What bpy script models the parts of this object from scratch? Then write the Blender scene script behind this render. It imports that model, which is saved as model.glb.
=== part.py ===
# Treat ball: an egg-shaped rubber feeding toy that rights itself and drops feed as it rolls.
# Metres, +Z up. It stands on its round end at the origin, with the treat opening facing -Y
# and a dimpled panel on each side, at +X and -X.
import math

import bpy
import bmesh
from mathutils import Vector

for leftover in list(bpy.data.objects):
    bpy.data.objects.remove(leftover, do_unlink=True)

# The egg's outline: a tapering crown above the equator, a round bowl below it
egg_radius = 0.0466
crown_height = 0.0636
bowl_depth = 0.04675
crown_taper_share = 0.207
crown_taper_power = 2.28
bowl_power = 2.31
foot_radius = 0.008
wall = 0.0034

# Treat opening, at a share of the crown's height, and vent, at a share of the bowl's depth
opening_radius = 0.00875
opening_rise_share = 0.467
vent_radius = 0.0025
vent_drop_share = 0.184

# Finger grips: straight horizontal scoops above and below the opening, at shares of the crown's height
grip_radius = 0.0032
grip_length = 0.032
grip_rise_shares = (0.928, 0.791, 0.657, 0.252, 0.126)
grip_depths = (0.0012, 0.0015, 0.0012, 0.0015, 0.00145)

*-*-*

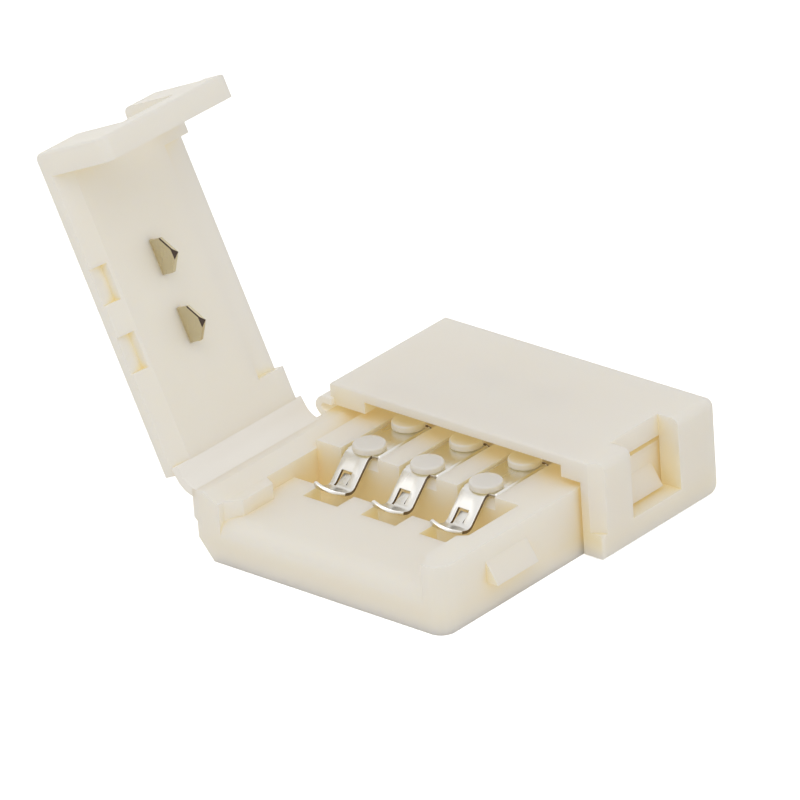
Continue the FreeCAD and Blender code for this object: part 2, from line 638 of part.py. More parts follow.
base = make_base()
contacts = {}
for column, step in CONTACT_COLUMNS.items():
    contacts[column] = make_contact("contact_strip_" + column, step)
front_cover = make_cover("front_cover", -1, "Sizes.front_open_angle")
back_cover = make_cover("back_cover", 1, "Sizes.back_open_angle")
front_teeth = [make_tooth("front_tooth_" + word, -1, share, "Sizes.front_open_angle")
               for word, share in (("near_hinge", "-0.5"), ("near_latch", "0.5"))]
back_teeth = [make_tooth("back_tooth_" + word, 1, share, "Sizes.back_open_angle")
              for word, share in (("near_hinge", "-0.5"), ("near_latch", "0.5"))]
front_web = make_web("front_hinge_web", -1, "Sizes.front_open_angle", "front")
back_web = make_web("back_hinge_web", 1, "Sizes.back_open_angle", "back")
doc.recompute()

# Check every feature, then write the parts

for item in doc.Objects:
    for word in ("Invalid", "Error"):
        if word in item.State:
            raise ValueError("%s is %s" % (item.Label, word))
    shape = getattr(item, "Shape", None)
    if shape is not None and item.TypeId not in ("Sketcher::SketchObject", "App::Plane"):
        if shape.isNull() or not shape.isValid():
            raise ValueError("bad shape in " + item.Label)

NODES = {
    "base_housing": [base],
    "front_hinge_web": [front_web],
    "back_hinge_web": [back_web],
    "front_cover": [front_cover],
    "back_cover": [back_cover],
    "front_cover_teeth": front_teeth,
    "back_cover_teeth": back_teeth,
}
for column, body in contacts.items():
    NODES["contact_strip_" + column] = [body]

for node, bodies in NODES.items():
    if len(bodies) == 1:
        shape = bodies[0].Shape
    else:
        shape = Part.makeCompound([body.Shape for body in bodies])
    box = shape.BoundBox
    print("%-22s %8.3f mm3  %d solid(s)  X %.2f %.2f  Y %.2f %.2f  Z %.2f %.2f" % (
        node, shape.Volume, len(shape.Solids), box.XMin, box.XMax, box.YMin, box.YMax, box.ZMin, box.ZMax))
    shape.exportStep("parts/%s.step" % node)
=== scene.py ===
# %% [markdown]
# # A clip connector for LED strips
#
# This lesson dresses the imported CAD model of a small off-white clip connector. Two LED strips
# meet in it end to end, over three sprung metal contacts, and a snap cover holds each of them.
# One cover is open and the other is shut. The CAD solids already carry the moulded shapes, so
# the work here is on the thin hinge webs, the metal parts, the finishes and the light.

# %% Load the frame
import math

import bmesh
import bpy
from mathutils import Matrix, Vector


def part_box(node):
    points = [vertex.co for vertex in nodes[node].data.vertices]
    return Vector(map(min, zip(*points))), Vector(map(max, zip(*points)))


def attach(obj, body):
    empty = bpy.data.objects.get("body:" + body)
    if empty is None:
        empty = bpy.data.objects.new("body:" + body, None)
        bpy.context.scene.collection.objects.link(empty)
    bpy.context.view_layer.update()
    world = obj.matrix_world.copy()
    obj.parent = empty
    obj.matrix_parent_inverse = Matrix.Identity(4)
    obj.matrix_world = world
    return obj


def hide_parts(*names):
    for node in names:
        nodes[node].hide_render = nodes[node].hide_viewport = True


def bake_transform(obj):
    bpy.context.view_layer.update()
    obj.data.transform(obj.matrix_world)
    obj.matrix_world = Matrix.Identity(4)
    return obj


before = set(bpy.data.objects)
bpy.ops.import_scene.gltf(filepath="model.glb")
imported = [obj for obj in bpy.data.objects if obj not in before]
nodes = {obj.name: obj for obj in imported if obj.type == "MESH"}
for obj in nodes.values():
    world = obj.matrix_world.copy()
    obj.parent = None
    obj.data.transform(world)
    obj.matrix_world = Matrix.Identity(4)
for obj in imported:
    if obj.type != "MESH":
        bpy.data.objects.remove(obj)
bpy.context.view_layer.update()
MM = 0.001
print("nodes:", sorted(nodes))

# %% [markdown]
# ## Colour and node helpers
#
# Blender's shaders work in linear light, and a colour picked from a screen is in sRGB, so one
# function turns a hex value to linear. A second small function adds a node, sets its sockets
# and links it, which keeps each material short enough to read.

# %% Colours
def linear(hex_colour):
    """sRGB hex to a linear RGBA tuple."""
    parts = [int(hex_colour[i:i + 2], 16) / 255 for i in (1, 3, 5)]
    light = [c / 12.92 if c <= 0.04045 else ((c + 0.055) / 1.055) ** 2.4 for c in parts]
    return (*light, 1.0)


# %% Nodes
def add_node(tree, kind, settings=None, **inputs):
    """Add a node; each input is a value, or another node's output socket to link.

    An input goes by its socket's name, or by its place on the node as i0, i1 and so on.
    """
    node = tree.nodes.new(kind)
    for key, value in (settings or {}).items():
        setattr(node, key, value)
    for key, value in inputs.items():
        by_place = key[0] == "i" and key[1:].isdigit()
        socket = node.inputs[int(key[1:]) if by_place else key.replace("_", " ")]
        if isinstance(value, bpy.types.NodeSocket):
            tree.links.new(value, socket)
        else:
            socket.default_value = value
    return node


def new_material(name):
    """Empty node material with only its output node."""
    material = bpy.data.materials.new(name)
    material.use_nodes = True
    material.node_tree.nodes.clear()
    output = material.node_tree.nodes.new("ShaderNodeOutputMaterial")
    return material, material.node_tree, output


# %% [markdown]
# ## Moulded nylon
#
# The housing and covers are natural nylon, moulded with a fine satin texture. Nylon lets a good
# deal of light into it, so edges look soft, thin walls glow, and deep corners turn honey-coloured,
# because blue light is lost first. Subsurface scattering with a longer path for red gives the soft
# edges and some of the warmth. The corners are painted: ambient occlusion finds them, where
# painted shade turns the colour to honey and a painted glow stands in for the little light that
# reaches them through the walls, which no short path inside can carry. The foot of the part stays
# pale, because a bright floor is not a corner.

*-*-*

**Objective**. Write out again only the lines from the line containing "for node, bodies" through the line containing "from mathutils import Matrix, Vector", both included, exactly as they are.

**Exercise solution**.
for node, bodies in NODES.items():
    if len(bodies) == 1:
        shape = bodies[0].Shape
    else:
        shape = Part.makeCompound([body.Shape for body in bodies])
    box = shape.BoundBox
    print("%-22s %8.3f mm3  %d solid(s)  X %.2f %.2f  Y %.2f %.2f  Z %.2f %.2f" % (
        node, shape.Volume, len(shape.Solids), box.XMin, box.XMax, box.YMin, box.YMax, box.ZMin, box.ZMax))
    shape.exportStep("parts/%s.step" % node)
=== scene.py ===
# %% [markdown]
# # A clip connector for LED strips
#
# This lesson dresses the imported CAD model of a small off-white clip connector. Two LED strips
# meet in it end to end, over three sprung metal contacts, and a snap cover holds each of them.
# One cover is open and the other is shut. The CAD solids already carry the moulded shapes, so
# the work here is on the thin hinge webs, the metal parts, the finishes and the light.

# %% Load the frame
import math

import bmesh
import bpy
from mathutils import Matrix, Vector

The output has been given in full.